PAC-12 allowing family only to games
The latest policy from the conference will allow family members to attend games in-person this fall. In a press release, they add that it will be subject to local public health authority approval.
“The Pac-12 confirms that the Pac-12 CEO Group on September 24 approved student-athlete families to be able to attend football games this season, subject to local public health authority approval and in accordance with NCAA guidelines,” it reads. “Each of our member schools working through what will be allowed in terms of family member attendance on that basis.”
Health departments granted veto power
Here in Utah, despite recently revised health guidance levels, it appears that Rice-Eccles Stadium will be able to accommodate the players’ families in the stands.
Current requirements, according to the state’s coronavirus website, include:
• “Masks are required; performers are excluded.”
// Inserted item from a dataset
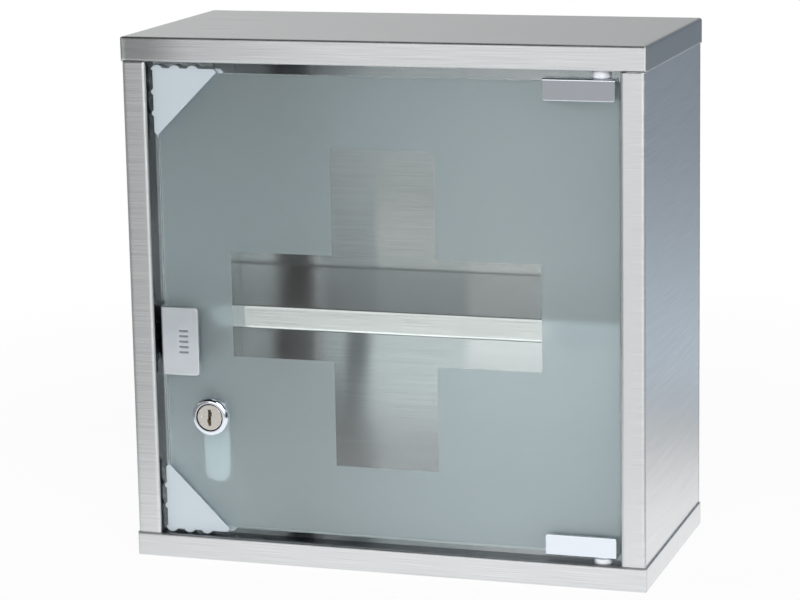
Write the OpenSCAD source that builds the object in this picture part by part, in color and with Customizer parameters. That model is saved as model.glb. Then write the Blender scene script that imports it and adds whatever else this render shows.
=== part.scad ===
// Lockable wall cabinet for medicines: folded steel body with one shelf, and an inset glass door
// on two corner pivots, held by a push-to-open magnet latch and a cam lock.
//
// Frame: the origin is the centre of the wall face. X runs to the right, Z up, and Y towards the
// wall, so the door faces -Y. Millimetres.

/* [Cabinet] */
// Outside width of the cabinet
cabinet_w = 300; // [260:1:400]
// Outside height of the cabinet
cabinet_h = 300; // [280:1:450]
// Outside depth, from the wall to the front face
cabinet_d = 140; // [120:1:220]
// Thickness of the steel sheet
sheet = 0.8; // [0.6:0.1:1]
// Height of the front band of the top and bottom panels
band_h = 14; // [13:0.5:18]
// Width of the front flange of the side panels
flange_w = 14.5; // [13:0.5:18]
// Depth of the return lip behind every front flange
lip_d = 12; // [12:0.5:12.5]
// Outer radius of a fold
bend_r = 1.6; // [1.2:0.1:2]
// Distance between the wall holes, side to side
wall_hole_dx = 230; // [120:1:240]
// Distance between the wall holes, top to bottom
wall_hole_dz = 210; // [120:1:230]
// Diameter of a wall hole
wall_hole_d = 6; // [4:0.5:8]

/* [Shelf] */
// Height of the shelf's top above the base
shelf_top = 146.6; // [120:0.1:170]
// Height of the shelf's front band
shelf_band_h = 13.5; // [10:0.5:16]
// Distance of the shelf's front band behind the front face
shelf_setback = 19; // [18:0.5:40]
// Width of each leg of a shelf bracket
bracket_leg = 12; // [8:0.5:12]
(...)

• “Completion of Event Management Template is required.”
• “Individual businesses will be expected to modify their operations based on individual outbreaks; LHD discretion on severity of modifications, supported by UDOH.”
Last week, Utes head coach Kyle Wittingham was quoted saying that he would love to see families in the stadium this year.
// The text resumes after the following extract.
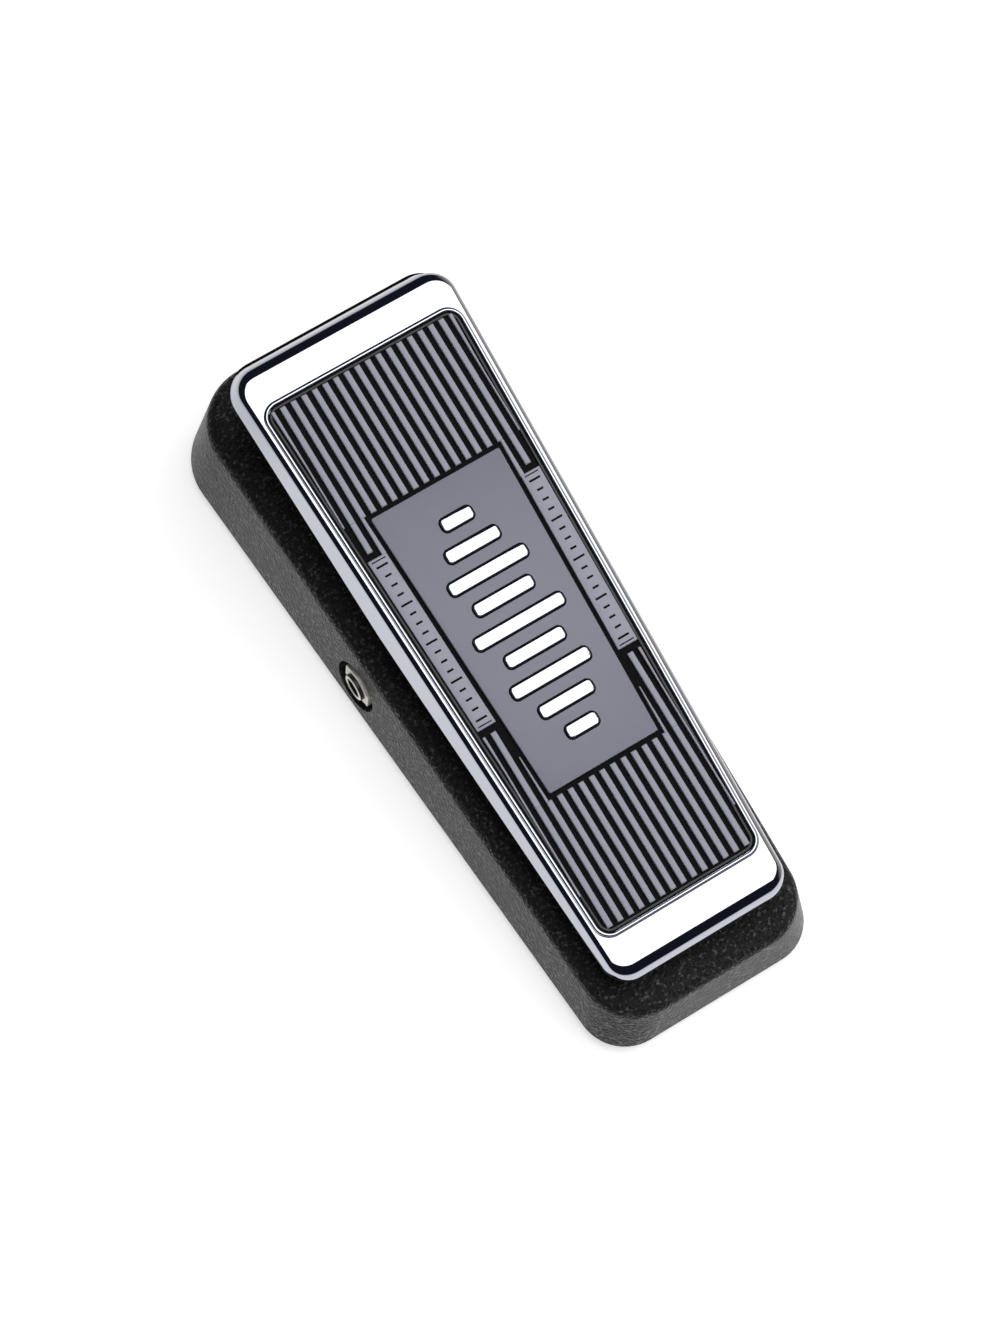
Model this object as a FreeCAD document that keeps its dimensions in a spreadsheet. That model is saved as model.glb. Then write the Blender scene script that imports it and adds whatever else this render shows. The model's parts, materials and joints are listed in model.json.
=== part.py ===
"""Rocker (treadle) effects pedal, modelled in millimetres.

Frame: +Z up, +Y towards the toe end, +X towards the input jack. The origin is on the floor, under
the middle of the housing. The treadle and all it carries are drawn flat in the treadle's own frame
(u along the treadle, w out of its top face) and then set at its resting tilt.
"""
import FreeCAD
import Part

import math
import os
import re

import Sketcher

Vector = FreeCAD.Vector
Rotation = FreeCAD.Rotation
Placement = FreeCAD.Placement

# Driving dimensions. Lengths are in mm and angles in degrees.
SIZES = {
    # cast housing
    "base_bottom": 4.5,
    "base_half_length": 126.0,
    "toe_half_width": 51.1,
    "heel_half_width": 39.5,
    "wall_lean": 0.13,
    "toe_corner": 22.5,
    "heel_corner": 15.5,
    "top_toe_corner": 20.6,
    "top_heel_corner": 17.6,
    "deck_height": 33.05,
    "deck_slope": 3.52,
    "wall": 3.0,
    "deck_round": 3.5,
    "plate_ledge": 1.5,
    "plate_thick": 1.5,
    "plate_gap": 0.3,
    # fasteners and feet
    "foot_radius": 8.0,
    "toe_boss_x": 38.5,
    "toe_boss_y": 108.0,
    "heel_boss_x": 27.5,
    "heel_boss_y": 109.0,
    "boss_radius": 4.5,
    "screw_radius": 1.7,
    "screw_hole": 1.75,
    # jacks in the side walls
    "jack_y": 17.0,
    "jack_z": 16.2,
    "jack_recess_radius": 9.2,
    "jack_seat_x": 41.2,
    "jack_inner_x": 38.5,
    "jack_bush_radius": 4.7,
    "jack_bore": 3.2,
    "power_y": 62.0,
    "power_z": 19.0,
    "power_seat_x": 43.0,
    # treadle hinge
    "tilt": 9.86,
    "treadle_height": 62.5,
    "pivot_u": 3.0,
    "pivot_w": -12.7,
    "axle_radius": 3.0,
    "lug_inner_x": 17.5,
    "lug_outer_x": 24.0,
    "lug_radius": 7.0,
    "bush_radius": 4.5,
    "running_gap": 0.05,
    # treadle
    "treadle_toe": 107.8,
    "treadle_heel": 115.9,
    "treadle_toe_half": 39.1,
    "treadle_heel_half": 31.4,
    "treadle_corner": 8.0,
    "treadle_wall": 2.6,
    "treadle_top": 3.2,
    "treadle_round": 2.6,
    "skirt_flare": 1.3,
    "skirt_depth": 16.0,
    "bead_width": 1.45,
    "bead_height": 0.8,
    # rubber tread
    "pad_toe": 91.85,
    "pad_heel": 100.5,
    "pad_toe_half": 34.9,
    "pad_heel_half": 28.3,
    "pad_corner": 4.5,
    "pad_recess": 1.2,
    "pad_base": 1.0,
    "rib_pitch": 3.845,
    "rib_width": 1.95,
    "rib_height": 1.4,
    "plate_toe": 46.2,
    "plate_heel": 54.4,
    "plate_toe_half": 23.35,
    "plate_heel_half": 19.8,
    "toe_ribs_low": 47.6,
    "toe_ribs_high": 90.4,
    "heel_ribs_low": -98.6,
    "heel_ribs_high": -55.8,
    "bar_width": 4.4,
    "bar_pitch": 9.3,
    "bar_middle": -4.1,
    "bar_height": 0.9,
    # rack and pinion
    "pin_reach": 32.0,
    "rock_travel": 14.5,
    "pin_radius": 1.5,
    "gear_module": 0.8,
    "gear_teeth": 14,
    "pressure_angle": 25.0,
    "addendum": 0.7,
    "dedendum": 1.0,
    "backlash": 0.12,
    "gear_half_width": 3.5,
    "gear_z": 20.0,
    "rack_back": 4.0,
    "rack_gap": 0.2,
    # footswitch
    "switch_y": 95.0,
    "switch_seat_z": 40.8,
    "switch_under_z": 34.4,
    "switch_bush_radius": 6.0,
    "plunger_radius": 3.6,
    "plunger_top_z": 49.0,
}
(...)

“We’d love to have the opportunity to have family in the stadium,” he says.
The announcement comes amid reports that Wittingham is taking one of the largest pay cuts in the country. A USA Today report indicates the Utes head coach is taking a $365,822 pay cut this year, which is the second-highest in the country behind only Florida State head football coach Mike Norvell, who will take a cut of $468,750.
University of Utah athletic director Mark Harlan said in September that there would be department-wide furloughs due to the coronavirus pandemic impacting financials.